Sprawdź bieżące notowania walut na naszych stronach
To niestety nie daje powodów do zadowolenia naszym posiadaczom kredytów we frankach. Dziś rano na rynku międzybankowym za "szwajcara" trzeba było płacić aż ponad 3,17 zł, najdrożej od marca ubiegłego roku. Na szczęście w następnych godzinach złoty odrobił nieco straty, docierając około południa do 3,14 zł. Zdecydowanie taniał także dolar.
Rano wyceniano go na 3,4 zł, w południe już o niemal 5 groszy mniej. Z euro nie szło już tak dobrze. Za wspólną walutę trzeba było płacić od niecałych 4,14 do ponad 4,16 zł.

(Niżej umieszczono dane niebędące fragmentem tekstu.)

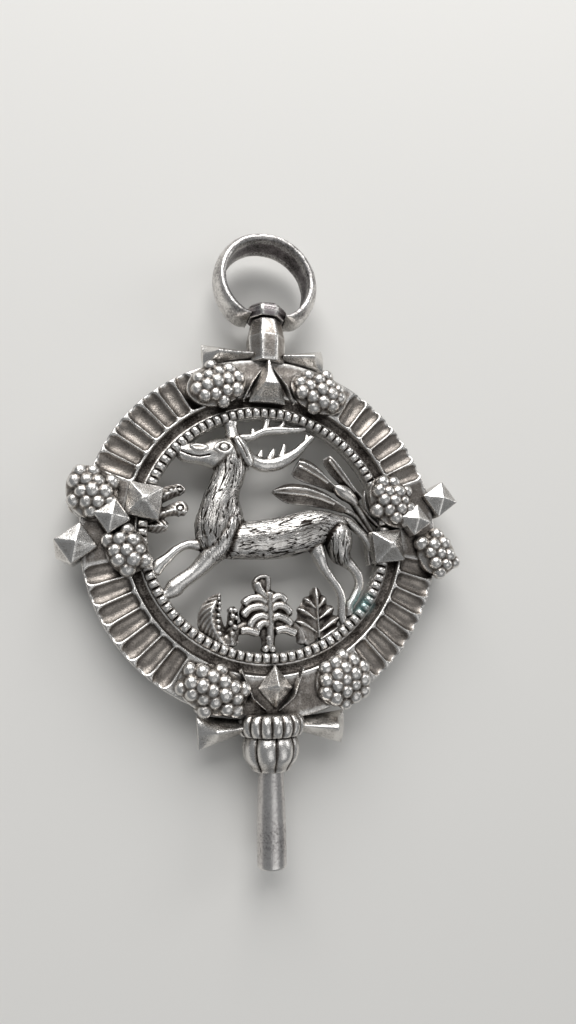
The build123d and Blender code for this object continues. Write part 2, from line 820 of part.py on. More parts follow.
# Collar: a gadrooned ring slotted over the rim
collar_top_y = collar_foot_y + collar_length
collar_shoulder = collar_shoulder_share * collar_length
collar_levels = (
    (collar_foot_y, collar_edge_radius),
    (collar_foot_y + collar_shoulder, collar_radius),
    (collar_top_y - collar_shoulder, collar_radius),
    (collar_top_y, collar_edge_radius),
)
with BuildPart() as collar:
    add(gadrooned(collar_levels, collar_lobes, collar_groove_share))
    with BuildSketch(across(collar_foot_y)):
        Circle(tenon_radius)
    extrude(amount=tenon_rise, mode=Mode.SUBTRACT)
    add(rim_seat.part, mode=Mode.SUBTRACT)
save(collar.part, "collar")

# Bulb: a gadrooned barrel between the collar and the pipe
bulb_levels = (
    (bulb_foot_y, bulb_foot_radius),
    (bulb_foot_y + bulb_shoulder_share * bulb_length, bulb_shoulder_radius),
    (bulb_foot_y + bulb_belly_share * bulb_length, bulb_radius),
    (bulb_foot_y + bulb_length, bulb_top_radius),
)
with BuildPart() as bulb:
    add(gadrooned(bulb_levels, bulb_lobes, bulb_groove_share))
    with BuildSketch(across(bulb_foot_y)):
        Circle(tenon_radius)
    extrude(amount=bulb_length, mode=Mode.SUBTRACT)
save(bulb.part, "bulb")

# Winding pipe: a straight end with the square socket, a taper, and a tenon through the bulb
with BuildPart() as winding_pipe:
    with BuildSketch(across(0)):
        Circle(pipe_radius)
    extrude(amount=pipe_straight)
    taper_rings = []
    for height, radius in ((pipe_straight, pipe_radius), (pipe_length, pipe_neck_radius)):
        corners = polygon_corners(radius, radius, pipe_sides)
        taper_rings.append(section(Vector(0, height, 0), Vector(0, 1, 0), corners))
    add(flat_loft(taper_rings))
    with BuildSketch(across(pipe_length)):
        Circle(tenon_radius)
    extrude(amount=collar_foot_y + tenon_rise - pipe_length)
    with BuildSketch(across(0)):
        Rectangle(socket_side, socket_side)
    extrude(amount=socket_depth, mode=Mode.SUBTRACT)
save(winding_pipe.part, "winding_pipe")

# Flared bars beside the neck and flared wedges beside the collar: place of the outer end of each
bar_end_shares = {
    "top_left": (-0.375, 0.99),
    "top_right": (0.345, 1.03),
    "bottom_left": (-0.385, -1.045),
    "bottom_right": (0.40, -1.05),
}
flared_bars = {}
for place_name, (x_share, y_share) in bar_end_shares.items():
    way = math.copysign(1, x_share)
    if y_share > 0:
        foot = (way * neck_foot_flats / 2, centre_y + rim_radius + bar_foot_lift)
        bar = flared_bar(foot, share_point(x_share, y_share), top_bar_end_half_width, [neck_post.part])
        save(bar, f"top_bar_{place_name[4:]}")
    else:
        foot = (way * collar_edge_radius, centre_y - rim_radius - bar_foot_lift)
        bar = flared_bar(foot, share_point(x_share, y_share), wedge_end_half_width, [collar.part])
        save(bar, f"bottom_wedge_{place_name[7:]}")
    flared_bars[place_name] = bar

# Side crosses: inner stud, raised boss and outer stud in a slanting line
outer_studs = {
    "left": outer_stud(-1.01, -0.09, 180 + cross_turn),
    "right": outer_stud(1.03, 0.21, cross_turn),
}
inner_stud_shares = {"left": (-0.68, 0.14), "right": (0.685, -0.075)}
centre_stud_shares = {"left": (-0.84, 0.045), "right": (0.845, 0.075)}
cross_studs = {}
for side_name, outer in outer_studs.items():
    save(outer, f"outer_stud_{side_name}")
    boss_place = centre_stud_shares[side_name]
    centre = faceted_stud(*boss_place, boss_side, boss_wall_rise, boss_apex_rise, [outer])
    save_both_sides(centre, f"centre_stud_{side_name}")
    stud_place = inner_stud_shares[side_name]
    inner = faceted_stud(*stud_place, stud_side, stud_wall_rise, stud_apex_rise, [centre])
    save_both_sides(inner, f"inner_stud_{side_name}")
    cross_studs[side_name] = [outer, centre, inner]

# Grape clusters: place, half length and half width as shares of the rim's radius, and tilt in degrees
cluster_shares = {
    "top_left": (-0.30, 0.815, 0.185, 0.13, 20),
    "top_right": (0.30, 0.815, 0.19, 0.13, -20),
    "bottom_left": (-0.315, -0.83, 0.20, 0.13, -22),
    "bottom_right": (0.39, -0.80, 0.175, 0.14, 30),
    "left_upper": (-0.94, 0.17, 0.155, 0.125, 121),
    "left_lower": (-0.76, -0.125, 0.115, 0.105, 121),
    "right_upper": (0.725, 0.185, 0.175, 0.125, 121),
    "right_lower": (1.005, -0.09, 0.125, 0.11, 121),
}
cluster_neighbours = {
    "top": [*kite_leaves["top"], top_kite],
    "bottom": [*kite_leaves["bottom"], bottom_kite, collar.part],
    **cross_studs,
}
for place_name, place_shares in cluster_shares.items():
    neighbours = list(cluster_neighbours[place_name.split("_")[0]])
    if place_name in flared_bars:
        neighbours.append(flared_bars[place_name])
    save_both_sides(grape_cluster(*place_shares, neighbours), f"grapes_{place_name}")
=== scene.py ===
"""Silver fob watch key: its visible surfaces, finishes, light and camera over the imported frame."""

import math
from functools import partial

import bmesh
import bpy
import numpy as np
from mathutils import Matrix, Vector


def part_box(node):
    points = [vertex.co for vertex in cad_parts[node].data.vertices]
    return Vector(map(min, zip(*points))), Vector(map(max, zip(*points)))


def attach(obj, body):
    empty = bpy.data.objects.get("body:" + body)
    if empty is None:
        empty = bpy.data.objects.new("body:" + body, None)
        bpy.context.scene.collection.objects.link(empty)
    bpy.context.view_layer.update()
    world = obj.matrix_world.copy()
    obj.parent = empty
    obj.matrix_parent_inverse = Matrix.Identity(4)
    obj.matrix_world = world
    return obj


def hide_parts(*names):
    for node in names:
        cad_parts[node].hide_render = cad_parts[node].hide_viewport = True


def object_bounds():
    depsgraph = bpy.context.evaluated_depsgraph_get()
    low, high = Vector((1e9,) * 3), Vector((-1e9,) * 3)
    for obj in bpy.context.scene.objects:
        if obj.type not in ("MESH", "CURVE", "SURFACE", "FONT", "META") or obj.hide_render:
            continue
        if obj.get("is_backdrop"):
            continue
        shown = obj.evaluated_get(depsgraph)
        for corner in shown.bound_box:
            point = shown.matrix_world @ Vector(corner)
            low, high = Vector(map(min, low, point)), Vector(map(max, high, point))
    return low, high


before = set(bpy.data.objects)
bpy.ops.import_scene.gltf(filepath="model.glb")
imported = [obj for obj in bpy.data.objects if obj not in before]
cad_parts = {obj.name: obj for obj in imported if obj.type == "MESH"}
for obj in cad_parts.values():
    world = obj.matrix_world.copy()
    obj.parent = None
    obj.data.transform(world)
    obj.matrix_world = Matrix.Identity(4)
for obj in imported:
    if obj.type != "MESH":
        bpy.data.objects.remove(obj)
CAD_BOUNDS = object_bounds()

bl_info = {
    "name": "Fob Watch Key",
    "version": (1, 0, 0),
    "blender": (4, 5, 0),
    "location": "3D View > Sidebar > Watch Key",
    "description": "Builds the surfaces and finishes of a silver fob watch key over its packed frame",
    "category": "Add Mesh",
}

MM = 0.001
RNG_SEED = 7
BOW_NODES = ("bow_ring", "bow_knob", "swivel_pin")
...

Na naszej giełdowej huśtawce czwartkowa sesja należała do tych, które wyróżniały nas siłą. Inwestorów nie speszyło ani kiepskie zakończenie środowej sesji za oceanem, ani fatalny początek handlu na głównych parkietach europejskich. Byki tylko przez pierwszą godzinę nie kwapiły się do działania.
Po jej upływie konsekwentnie pchały indeks największych spółek w górę, by w końcu wywindować go nad kreskę. Wielkiego stylu w tym ruchu nie było widać, ale liczy się skutek. Podaż także była bardzo niemrawa, co pozwoliło na przyspieszenie zwyżki w końcówce sesji. Fatalne dane ze Stanów Zjednoczonych nie pozwoliły jej utrzymać.
WIG20 nie zdołał dotrzeć do 2300 punktów, ale grunt do ewentualnego ataku na ten poziom został przygotowany. Teraz wypada tylko czekać na piątkowe dane z amerykańskiego rynku pracy.